Chez les hommes, on observe une corrélation entre les antécédents de violence sexuelle pendant l'enfance et :
- l'anxiété, la dévalorisation, la honte et le sentiment de culpabilité, la dépression, le syndrome de stress post-traumatique, l'isolement social et les comportements de retrait, les flashbacks, le trouble dissociatif de l'identité, l'engourdissement émotionnel, la colère et l'agressivité, l'hyper-vigilance, la passivité de même que le souci anxieux de plaire aux autres20, 26, 30, 44, 146;
- l'apparition, à l'âge adulte, de cinq troubles de l'humeur, troubles anxieux ou troubles d'alcoolisme et de toxicomanie107;
- la consommation d'alcool ou d'autres drogues, l'automutilation, le suicide, la dépression, la rage, les relations tendues, les problèmes d'identité et de concept de soi de même qu'un malaise à l'égard des activités sexuelles48, 53, 132, 160;
- un risque accru d'infection à VIH 3 ;
- l'anxiété et la confusion à propos de l'identité sexuelle et de l'orientation sexuelle 85, 132 ;
- un risque accru d'extériorisation agressive 85 ;
- les démêlés avec le système de justice pénale 85, 96.

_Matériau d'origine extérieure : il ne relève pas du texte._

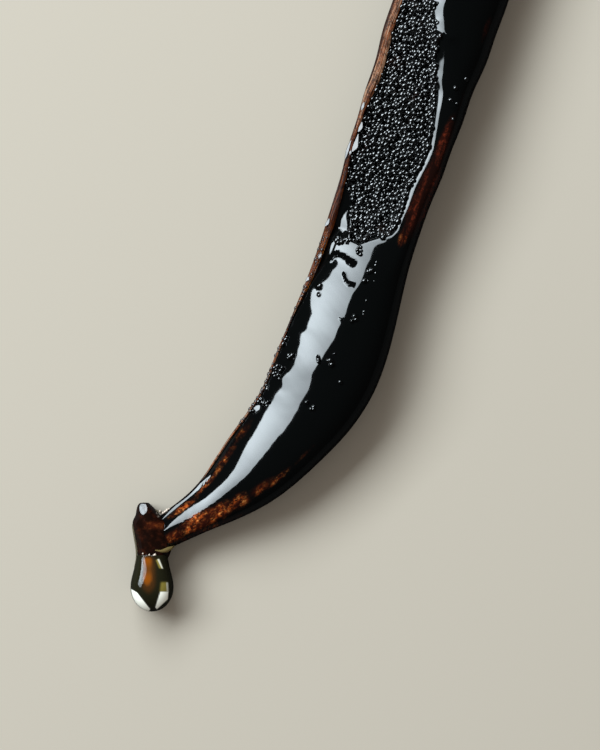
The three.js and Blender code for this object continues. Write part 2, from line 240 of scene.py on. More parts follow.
# the syrup's top is one surface: pool, glaze on the lip and ground under the seeds
syrup = {
    # left and right edge of the face that leans to the light, as shares of the half width
    "leaning": [
        [-0.5, -0.13, -0.12], [0.05, -0.13, -0.12], [0.5, -0.19, -0.1], [1, -0.27, -0.05],
        [2, -0.37, -0.02], [3.5, -0.39, -0.03], [5, -0.36, -0.01], [6, -0.38, 0.02], [7, -0.47, 0.04],
        [8, -0.55, 0.04], [9, -0.59, 0.02], [10, -0.66, 0.0], [11.2, -0.7, -0.02], [12, -0.73, -0.043],
        [12.6, -0.67, -0.065], [13.4, -0.7, -0.1], [14.2, -0.63, -0.14], [15.3, -0.62, -0.18],
        [16.1, -0.67, -0.16], [16.9, -0.75, -0.12], [17.5, -0.68, -0.1], [18.3, -0.68, -0.09],
        [19.1, -0.77, -0.05], [20, -0.83, -0.03], [20.7, -0.73, -0.01], [21.5, -0.64, 0.05],
        [22.2, -0.56, 0.1], [22.9, -0.7, 0.14], [23.5, -0.73, 0.2], [24, -0.6, 0.29],
        [24.5, -0.5, 0.44], [27, -0.5, 0.5],
    ],
    # the same on the lip
    "lipLeaning": [
        [24.4, 0.42, 0.5], [25, 0.47, 0.535], [26, 0.5, 0.55], [27, 0.52, 0.57], [28, 0.505, 0.58],
        [28.8, 0.53, 0.59], [30.6, 0.59, 0.645], [31.4, 0.57, 0.63], [33, 0.475, 0.54],
        [34.6, 0.36, 0.46], [35.2, 0.26, 0.39], [36, 0.17, 0.34], [36.8, 0.11, 0.28],
        [38.4, -0.07, 0.06], [39, -0.15, 0.02], [40.2, -0.28, -0.05], [46, -0.27, -0.1],
        [60, -0.12, 0.03], [82, 0.1, 0.22], [94, 0.08, 0.2], [103, -0.1, 0.0], [110, -0.3, -0.22],
    ],
    # where the seeds begin: share of the half width, distance
    "bedEdge": [
        [-1, 27.6], [-0.8, 26.9], [-0.66, 26.5], [-0.57, 25.9], [-0.46, 24.5], [-0.38, 23.85],
        [-0.2, 23.75], [0, 24.2], [0.2, 24.6], [0.42, 24.85], [0.55, 25.3],
    ],
    # smaller faces that lean to the light, in the same way
    "facets": [
        [
            [0.3, -0.78, -0.7], [1, -0.91, -0.73], [2.1, -0.99, -0.78], [3, -1.0, -0.77],
            [4.1, -0.94, -0.73], [4.9, -0.84, -0.76],
        ],
        [[9.9, -0.87, -0.84], [10.1, -0.95, -0.8], [10.45, -0.95, -0.78], [10.7, -0.87, -0.82]],
        [[10.75, -0.79, -0.78], [10.9, -0.82, -0.75], [11.05, -0.78, -0.77]],
        [[13.5, -0.81, -0.8], [13.7, -0.84, -0.76], [13.9, -0.8, -0.78]],
        [[14.0, -0.86, -0.86], [14.1, -0.89, -0.84], [14.25, -0.86, -0.85]],
        [[14.9, -0.7, -0.7], [15.05, -0.73, -0.67], [15.2, -0.7, -0.69]],
        [[21.75, -0.79, -0.77], [22.1, -0.82, -0.72], [22.45, -0.79, -0.75]],
        [[22.25, -0.71, -0.7], [22.6, -0.76, -0.68], [23.1, -0.75, -0.67], [23.5, -0.72, -0.69]],
        [
            [23.95, -0.6, -0.57], [24.05, -0.63, -0.54], [24.3, -0.675, -0.505],
            [24.55, -0.715, -0.515], [24.85, -0.725, -0.56], [25.1, -0.71, -0.605],
            [25.4, -0.675, -0.625], [25.6, -0.645, -0.635],
        ],
    ],
    "facetEdge": 0.035,  # width of the bend at its edges, in mm
    "facetLean": 0.2,
    "shortFacet": 3,
    # the thin film along the rim, before the seeds begin: up to which share, from where, how steep
    "filmShare": -0.46,
    "filmStart": 24.3,
    "filmSlope": 0.06,
    # left edge of the seeds, as a share of the half width
    "seedsLeft": [
        [24, -0.44], [25, -0.5], [25.8, -0.58], [26.5, -0.72], [27, -0.83], [29, -0.87], [31, -0.89],
        [34, -0.82], [38, -0.83], [110, -0.82],
    ],
    # how far the seeds stay from the lip's bright face, in mm
    "seedsRight": [
        [24, 0.17], [26.5, 0.16], [31, 0.21], [33, 0.26], [34.6, 0.26], [35.3, 0.1], [36.9, 0.1],
        [38, 0.15], [110, 0.15],
    ],
    # steepest and gentlest slope that still mirrors the light
    "mirrorSlopes": [
        [-0.5, 0.6, 0.2], [0, 0.6, 0.2], [1, 0.55, 0.26], [2, 0.57, 0.28], [9, 0.595, 0.255],
        [15, 0.615, 0.31], [21, 0.6, 0.305], [24, 0.6, 0.25], [27, 0.58, 0.27], [110, 0.6, 0.27],
    ],
    # gaps in the light along the lip, where the syrup bulges: height and reach in mm, then the line
    "bulges": [
        [0.22, 0.34, [[38.3, -0.12], [38.2, 0.04], [38.0, 0.22]]],
        [0.12, 0.2, [[49.6, -0.22], [49.4, -0.1]]],
        [0.1, 0.16, [[58.2, -0.1], [58.4, 0.03]]],
        [0.16, 0.25, [[71.5, 0.0], [71.2, 0.12]]],
        [0.1, 0.15, [[93.1, 0.1], [93.0, 0.22]]],
    ],
    # clots of dull pulp that lie in the syrup: half the width in mm, then the line
    "clots": [
        [0.15, [[22.1, -0.68], [22.45, -0.64], [22.64, -0.54], [22.6, -0.42], [22.45, -0.27]]],
        [0.25, [[22.37, -0.25], [22.33, -0.2]]],
        [0.09, [[21.5, -0.3], [21.4, -0.28], [21.2, -0.24]]],
        [0.14, [[21.08, -0.2], [20.97, -0.15], [21.0, -0.06]]],
        [0.15, [[20.25, -0.72], [20.17, -0.68]]],
        [0.08, [[19.74, -0.65], [19.72, -0.64]]],
        [0.08, [[15.75, -0.25], [15.55, -0.2]]],
        [0.06, [[18.62, -0.1], [18.6, -0.07]]],
    ],
    "clotHeight": 0.05,
    "ripples": [[0.007, 2.6, 3.0, 3], [0.003, 0.9, 1.0, 4]],  # slope, lengths along and across, number
    "underRim": 0.06,  # how far its left edge goes in under the rim
    "edgeSlope": 1.05,
    "lipFoot": 0.2,
    "lipFootSlope": 1.2,
    "sinkUnderSeeds": 0.34,
    # the bed comes in from this far before its edge to this far after it, along and at its left
    "bedFade": [0.25, 0.2],
    "shoreFade": [0.04, 0.12],
    # the far end: where the cut closes and how roundly, where the syrup dips into the wall
    "shuts": [103, 109.2],
    "shutRoundness": 1.8,
    "dips": [107.6, 109.3],
    "endDip": 0.13,
    "glazeProud": 0.03,
    # how far the glaze runs down the right side, in degrees above the widest place, near and far
    "glazeEnds": [[0, 4], [42, 4], [52, 30], [96, 34], [104, 50], [109, 80], [110, 88]],
    "glazeWander": 3,
    # the underside: how far it stays from the edges, and how deep it goes
    "backInset": 0.25,
    "backDepths": [0.3, 0.14],
    "backColumns": 18,
    # how fine the surface is: rows near and far, columns left and right of the crest
    "pitchNear": 0.085,
    "pitchFar": 0.3,
    "nearEnd": 46,
    "columnsLeft": 72,
    "columnsRight": 20,
    "samples": 220,
}


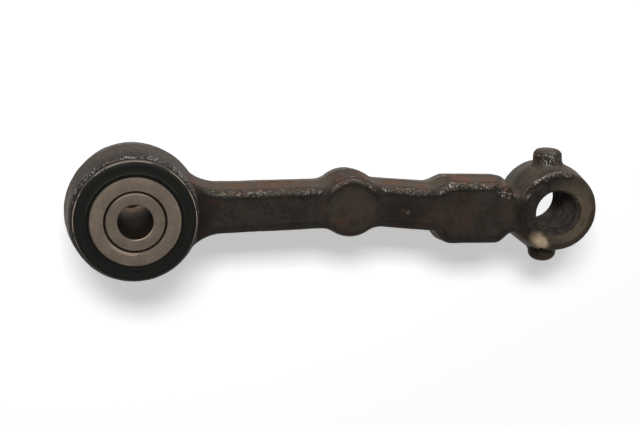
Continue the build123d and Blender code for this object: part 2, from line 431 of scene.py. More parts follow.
# Light rust on the forging: a point, the reach along X, Y and Z in millimetres, and its strength
RUST = (
    ((127.3, -5.0, 10.6), (8.0, 9.0, 3.0), 1.0),
    ((137.5, -8.0, 10.4), (5.5, 6.0, 3.0), 1.0),
    ((112.0, -7.0, 9.6), (5.0, 6.0, 4.0), 0.9),
    ((100.0, -5.0, 10.0), (9.0, 8.0, 3.0), 0.6),
    ((88.1, -5.0, 12.5), (6.5, 7.0, 4.0), 0.8),
    ((78.4, -9.0, 12.6), (6.0, 5.0, 3.0), 0.7),
    ((79.4, -11.0, -3.8), (5.5, 3.0, 3.2), 0.5),
    ((50.0, -3.0, 10.4), (26.0, 10.0, 3.5), 0.45),
    ((24.0, -9.0, 15.0), (10.0, 10.0, 8.0), 0.4),
    ((144.6, -9.5, 6.0), (2.6, 4.5, 5.0), 0.75),
    ((146.0, -11.0, -3.0), (3.0, 3.0, 9.0), 0.35),
    ((124.1, -10.5, -5.5), (2.6, 3.0, 1.4), 0.65),
    ((132.5, -10.5, -1.0), (2.6, 3.0, 3.0), 0.35),
    ((126.0, -10.5, 4.0), (3.5, 3.0, 3.5), 0.3),
    ((176.8, -13.6, -3.5), (4.0, 4.0, 6.5), 0.25),
    ((167.0, -13.6, -17.0), (7.0, 4.0, 3.5), 0.25),
    ((152.0, -8.0, -14.0), (5.0, 8.0, 4.0), 0.3),
    ((137.0, 6.0, 10.4), (9.0, 7.0, 4.0), 0.9),
    ((60.0, 8.0, 9.0), (14.0, 8.0, 6.0), 0.7),
    ((96.0, 10.5, 2.0), (10.0, 4.0, 8.0), 0.6),
    ((158.0, 13.0, 9.0), (8.0, 6.0, 6.0), 0.7),
    ((-14.0, 6.0, 21.0), (11.0, 9.0, 7.0), 0.4),
    ((6.0, 8.0, -25.0), (12.0, 9.0, 4.0), 0.6),
    ((118.0, 2.0, -14.0), (16.0, 12.0, 4.0), 0.6),
)

# Broad changes of tone: a point, the reach in millimetres, the strength and the colour
TONES = (
    ((171.5, -13.6, -5.0), (15.0, 5.0, 19.0), 0.62, (0.172, 0.136, 0.093)),
    ((174.6, -13.6, -1.5), (3.0, 4.0, 4.0), 0.5, (0.130, 0.080, 0.048)),
    ((173.0, -13.6, -10.0), (3.4, 4.0, 3.0), 0.4, (0.120, 0.078, 0.048)),
    ((82.8, -11.0, 1.0), (13.0, 4.0, 13.0), 0.75, (0.060, 0.046, 0.036)),
    ((122.0, -10.5, -4.0), (20.0, 4.0, 12.0), 0.45, (0.052, 0.038, 0.030)),
    ((145.0, -10.0, -2.0), (5.0, 4.0, 8.0), 0.5, (0.055, 0.044, 0.036)),
    ((104.0, -10.5, -1.0), (15.0, 4.0, 8.0), 0.6, (0.015, 0.012, 0.010)),
    # Painted light: a tan pool of light on the lower lug's front
    ((166.0, -5.0, -21.5), (5.0, 4.0, 4.0), 0.8, (0.080, 0.062, 0.040)),
    ((-25.5, -2.0, 2.0), (7.0, 18.0, 16.0), 0.8, (0.095, 0.066, 0.040)),
    ((153.0, -6.0, -16.5), (8.0, 14.0, 5.0), 0.7, (0.060, 0.030, 0.018)),
    ((119.5, -5.0, -14.0), (6.0, 12.0, 4.0), 0.7, (0.045, 0.028, 0.018)),
)

# Painted glints on rubbed places: a point, the reach in millimetres and its turn in the front view
GLINTS = (
    ((164.4, -5.6, 17.0), (5.4, 5.0, 3.8), 0.0),
    ((-16.8, -15.0, 17.4), (7.5, 4.0, 3.4), -45.0),
    ((-21.8, -15.0, 11.5), (4.5, 4.0, 2.4), -65.0),
    ((16.6, -15.0, 17.2), (7.5, 4.0, 2.6), 45.0),
    ((21.9, -15.0, 10.0), (6.0, 4.0, 2.2), 65.0),
    ((7.0, -15.0, 23.6), (6.0, 4.0, 2.0), 18.0),
    ((143.3, -10.5, 4.9), (3.6, 3.0, 1.8), 20.0),
    ((147.0, -10.9, 3.7), (3.8, 3.0, 1.7), 5.0),
    ((150.0, -12.2, 4.6), (2.6, 3.0, 1.8), -20.0),
)

# Pale specks on the front faces, dust and a few painted glints: a point and a size in millimetres
SPECKS = (
    ((136.8, -10.5, -13.3), 0.45), ((104.9, -10.5, -1.5), 1.1), ((172.6, -13.0, -6.9), 0.55),
    ((-24.0, -9.0, 9.0), 0.7), ((-22.3, -14.5, 4.6), 0.6), ((103.2, -10.5, -0.6), 0.6),
)

# The bright worn spot on the link eye: a point, the reach in millimetres, how far its edge
# wanders in metres and its strength; and its turn in the front view
WORN_SPOT = (
    ((158.5, -13.6, -14.3), (6.4, 5.5, 4.4), 0.0020, 0.6),
    ((159.3, -13.6, -14.6), (4.4, 4.4, 2.9), 0.0014, 0.5),
)
WORN_TURN = 47.0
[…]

* Le Code criminel fixe à dix-huit ans l'âge requis pour consentir à une activité sexuelle qui comporte une forme d'exploitation, à savoir une activité fondée sur la prostitution ou la pornographie ou une activité mettant en cause un partenaire ou une partenaire avec qui prévaut une relation fondée sur la confiance, l'autorité ou la dépendance. L'âge requis pour consentir à une activité qui ne comporte aucune forme d'exploitation est fixé à seize ans. Il existe cependant des exceptions. Ainsi, une personne de douze ou treize ans peut consentir à une activité sexuelle ne comportant aucune forme d'exploitation si son partenaire ou sa partenaire est de moins de deux ans son aîné ou son aînée. Une personne de quatorze ou quinze ans peut consentir à une activité sexuelle ne comportant aucune forme d'exploitation si son partenaire ou sa partenaire est de moins de cinq ans son aîné ou son aînée. Une personne de quatorze ou quinze ans peut également consentir à une activité sexuelle avec une personne avec qui elle est mariée. Les lois relatives à l'âge requis pour consentir à une activité sexuelle ne comportant aucune forme d'exploitation sont en vigueur depuis le 1er mai 2008. Des dispositions transitoires permettent à une personne de quatorze ou quinze ans qui avait un conjoint ou une conjointe de fait le 1er mai 2008 de continuer de pratiquer des activités sexuelles ne comportant aucune forme d'exploitation.